Someone walks in off the street, through the open door, of a store that says it is open to visitors, into a computer store..looks all around ( the lights are on, so it costs the store owner something for electricity, and of course the store owner has to pay rent to be open to visitors, and maybe the store owner paid someone to make a sign on the street that said the store existed at that address )..the person leaves the store with nothing more than they came in with..
Let's be honest, if we *were* up front about ad blockers and told the users ahead of time that they wouldn't be seeing content unless they turned them off, most of them would peel off in a heartbeat, because most of our sites don't hold enough perceived value to overcome that - not yours, and not mine.
I wouldn't mind experimenting one year and asking them to donate fifty cents or a buck and take all the ads off altogether.
And we're a long long way off before all the "good enough" content dries up.
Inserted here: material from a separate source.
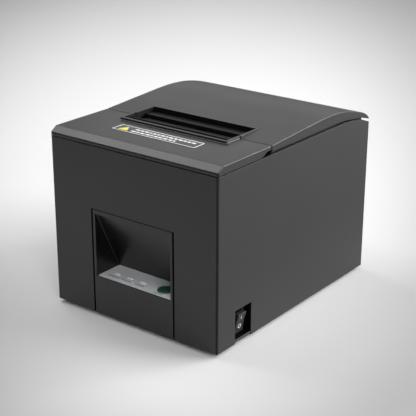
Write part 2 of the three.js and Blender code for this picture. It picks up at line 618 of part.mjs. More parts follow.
// Steel frame of the mechanism: two side plates, a floor, a front wall and a wall for the head springs.
function mechChassis() {
  const { x0, x1, y0, y1, z0, z1, footY, riseZ, frontTop } = CHASSIS;
  const halfX = x0 + BITE;
  const sheet = x1 - x0;
  const side = [[y0, z0], [footY, z0], [y1, riseZ], [y1, z1], [y0, z1]];
  const frame = join(
    bothSides((s) => sidePrism(s, side, x0, x1)),
    box(-halfX, halfX, y0, footY, z0, z0 + sheet),
    box(-halfX, halfX, y0, y0 + sheet, z0, frontTop),
    box(-halfX, halfX, CROSS_WALL.y0, CROSS_WALL.y1, CROSS_WALL.z0, CROSS_WALL.z1),
  );
  // The bushings leave along an arc about the cover hinge, so the slot widens towards the rear.
  const slotR = BUSH.r + GAP;
  const slot = [
    [PLATEN.y - slotR, PLATEN.z], [PLATEN.y + slotR, PLATEN.z],
    [PLATEN.y + slotR + BUSH_SLOT_FLARE, z1 + LAP], [PLATEN.y - slotR, z1 + LAP],
  ];
  const across = x1 + LAP;
  return cut(
    frame,
    bar('x', slotR, -across, across, PLATEN.y, PLATEN.z),
    prism('x', slot, -across, across),
    bar('x', LOCK.rodR + GAP, -across, across, LOCK.y, LOCK.z, 24),
    bar('x', AXLE_R + 2 * GAP, -across, 0, motorY, motorZ, 20),
  );
}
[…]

Not in my lifetime, maybe in yours.
Then again I'm in the fortunate situation of having some of my sites mandated by certain school/college courses, so they're a captive audience.
Then again I'm in the fortunate situation of having some of my sites mandated by certain school/college courses, so they're a captive audience.
Knew there was something fishy in the commentary. :)
You have a captive audience. :)
Not apples and oranges. You have a captive audience. :)
hahaha. really. my system works! oh, did I almost forget to mention that they are required to whitelist because they fail school if they don't? hahaha
[edited by: trebuchet at 2:01 pm (utc) on Aug 28, 2015]
A big assumption on your part. I'm getting about 22% of visitors redirected to my turn-off-your-adblocker landing page, and about three quarters of those are complying.
Do you really need me to school you on how CPM ads work?